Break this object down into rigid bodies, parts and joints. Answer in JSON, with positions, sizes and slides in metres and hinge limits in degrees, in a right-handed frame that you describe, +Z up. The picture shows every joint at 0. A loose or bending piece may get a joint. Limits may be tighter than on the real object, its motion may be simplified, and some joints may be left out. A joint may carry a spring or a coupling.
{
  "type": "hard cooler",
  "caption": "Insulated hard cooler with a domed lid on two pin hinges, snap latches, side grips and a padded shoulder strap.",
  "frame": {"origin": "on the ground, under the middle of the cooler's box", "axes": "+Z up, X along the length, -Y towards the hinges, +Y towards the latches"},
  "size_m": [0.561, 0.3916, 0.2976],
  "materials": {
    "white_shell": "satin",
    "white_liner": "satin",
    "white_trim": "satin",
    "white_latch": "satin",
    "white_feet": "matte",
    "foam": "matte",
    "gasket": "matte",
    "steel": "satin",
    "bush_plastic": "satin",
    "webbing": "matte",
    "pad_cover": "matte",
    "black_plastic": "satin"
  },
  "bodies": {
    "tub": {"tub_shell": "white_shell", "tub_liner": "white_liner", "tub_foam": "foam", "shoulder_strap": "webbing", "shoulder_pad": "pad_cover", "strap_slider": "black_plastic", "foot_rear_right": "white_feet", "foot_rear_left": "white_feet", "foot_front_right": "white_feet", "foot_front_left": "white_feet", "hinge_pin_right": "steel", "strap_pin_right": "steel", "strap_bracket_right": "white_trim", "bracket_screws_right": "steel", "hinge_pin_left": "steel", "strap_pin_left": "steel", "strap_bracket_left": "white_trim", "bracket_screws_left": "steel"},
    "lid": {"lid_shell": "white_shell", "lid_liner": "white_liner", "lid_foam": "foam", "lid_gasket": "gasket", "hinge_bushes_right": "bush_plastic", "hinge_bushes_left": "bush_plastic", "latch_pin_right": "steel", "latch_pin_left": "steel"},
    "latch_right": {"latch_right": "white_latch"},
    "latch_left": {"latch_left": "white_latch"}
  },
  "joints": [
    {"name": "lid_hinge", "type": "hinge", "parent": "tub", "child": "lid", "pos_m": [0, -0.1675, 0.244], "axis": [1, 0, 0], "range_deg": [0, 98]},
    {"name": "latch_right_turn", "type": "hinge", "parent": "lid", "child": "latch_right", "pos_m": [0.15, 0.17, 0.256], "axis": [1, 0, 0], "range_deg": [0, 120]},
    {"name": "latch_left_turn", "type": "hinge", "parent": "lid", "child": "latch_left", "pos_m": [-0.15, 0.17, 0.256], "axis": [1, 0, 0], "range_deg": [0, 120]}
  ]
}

┄┄┄┄┄┄┄┄┄┄

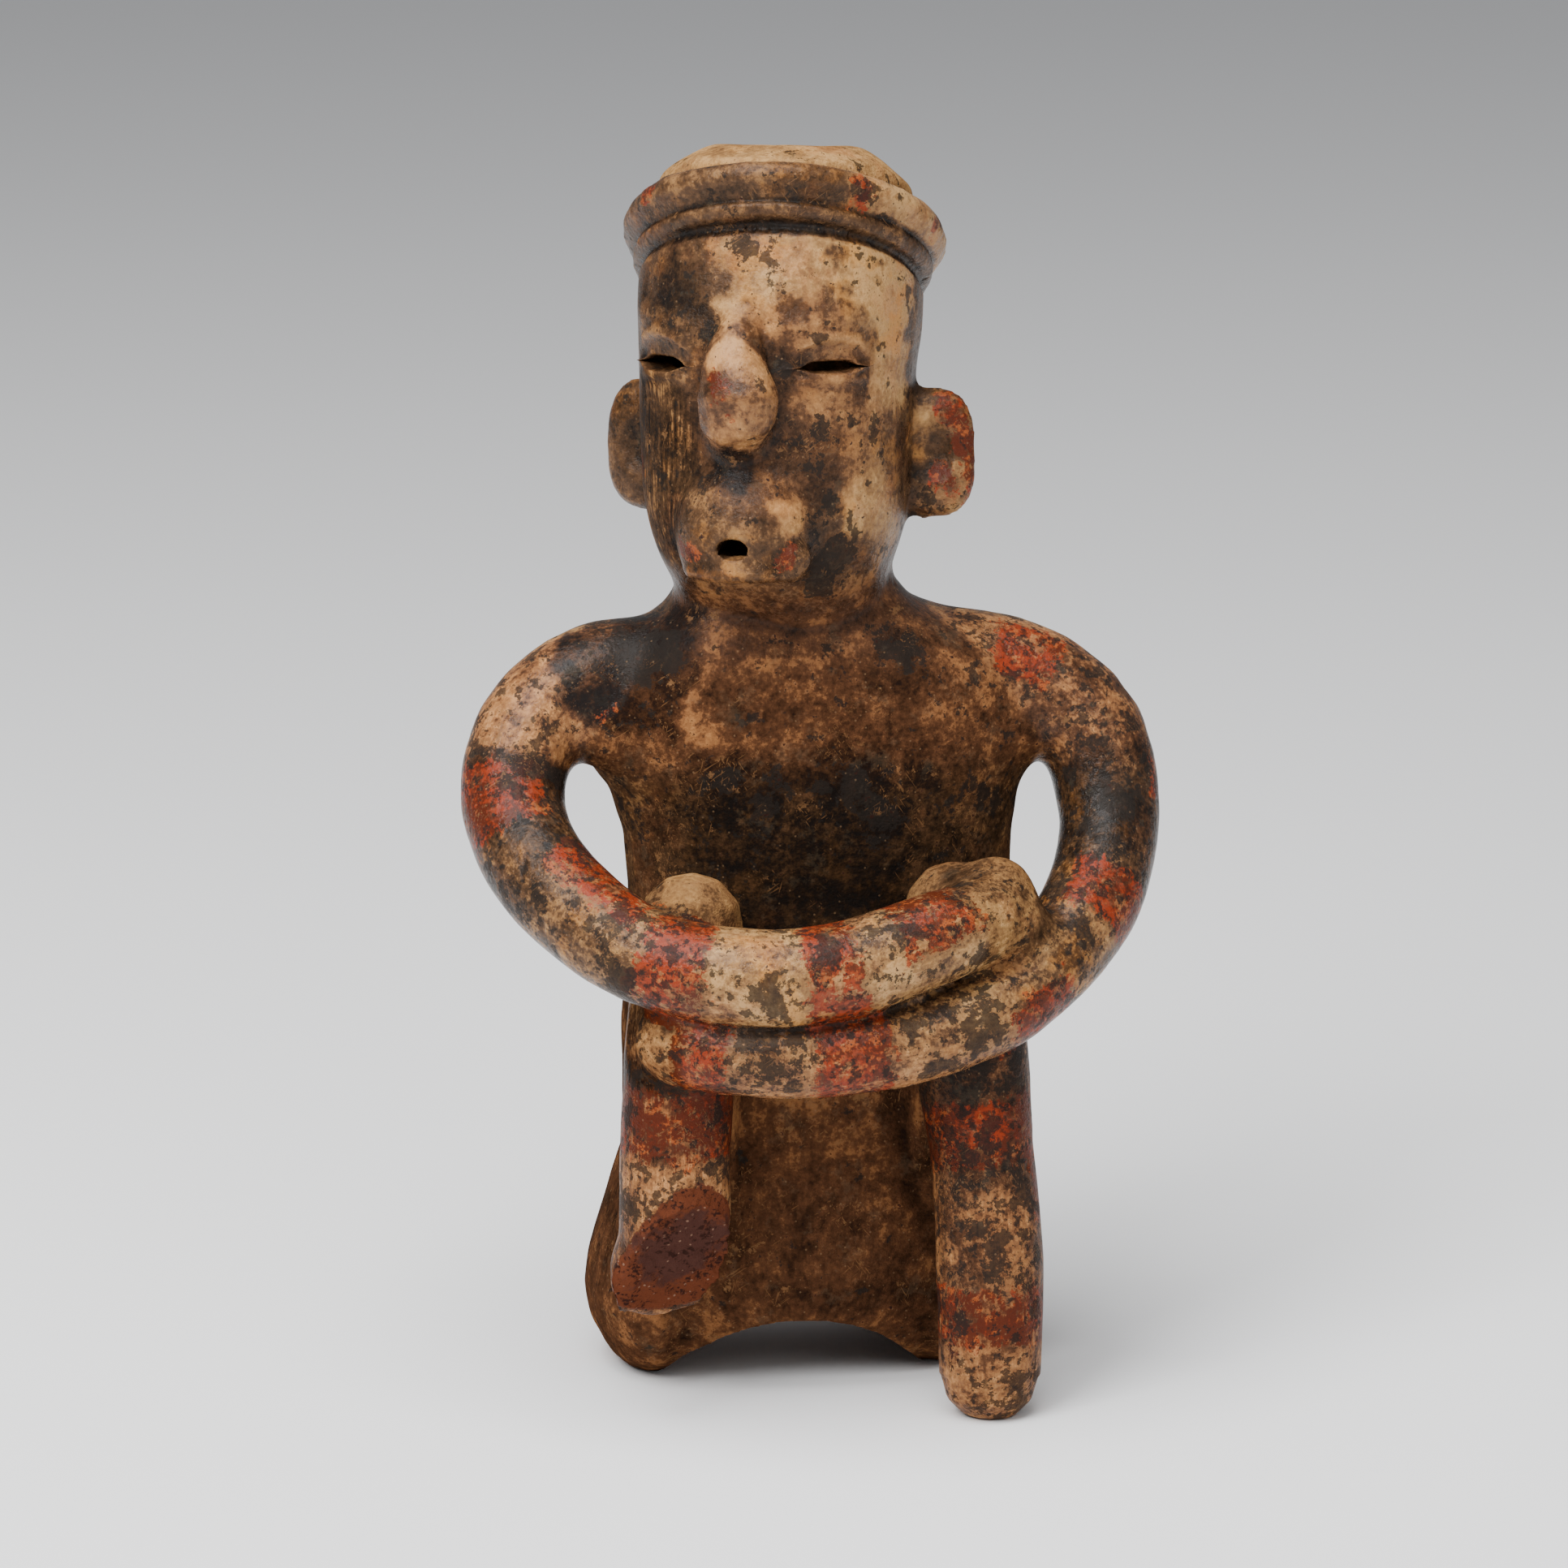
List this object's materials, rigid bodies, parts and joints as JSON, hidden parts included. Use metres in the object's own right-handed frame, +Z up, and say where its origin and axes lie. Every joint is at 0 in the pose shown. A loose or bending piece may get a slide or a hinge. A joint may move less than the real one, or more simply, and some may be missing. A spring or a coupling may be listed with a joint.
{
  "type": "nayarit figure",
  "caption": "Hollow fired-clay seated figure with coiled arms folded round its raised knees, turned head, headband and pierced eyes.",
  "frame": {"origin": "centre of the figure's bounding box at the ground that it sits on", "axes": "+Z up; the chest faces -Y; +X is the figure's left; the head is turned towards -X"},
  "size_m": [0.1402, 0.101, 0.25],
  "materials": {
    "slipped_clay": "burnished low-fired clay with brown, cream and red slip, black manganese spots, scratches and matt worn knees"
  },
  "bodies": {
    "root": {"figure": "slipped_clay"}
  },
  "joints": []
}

┄┄┄┄┄┄┄┄┄┄

- _TASK PROMPT_
Copy out every line from the material above in which the word "joints" appears.

- _FINAL ANSWER_
Break this object down into rigid bodies, parts and joints. Answer in JSON, with positions, sizes and slides in metres and hinge limits in degrees, in a right-handed frame that you describe, +Z up. The picture shows every joint at 0. A loose or bending piece may get a joint. Limits may be tighter than on the real object, its motion may be simplified, and some joints may be left out. A joint may carry a spring or a coupling.
  "joints": [
List this object's materials, rigid bodies, parts and joints as JSON, hidden parts included. Use metres in the object's own right-handed frame, +Z up, and say where its origin and axes lie. Every joint is at 0 in the pose shown. A loose or bending piece may get a slide or a hinge. A joint may move less than the real one, or more simply, and some may be missing. A spring or a coupling may be listed with a joint.
  "joints": []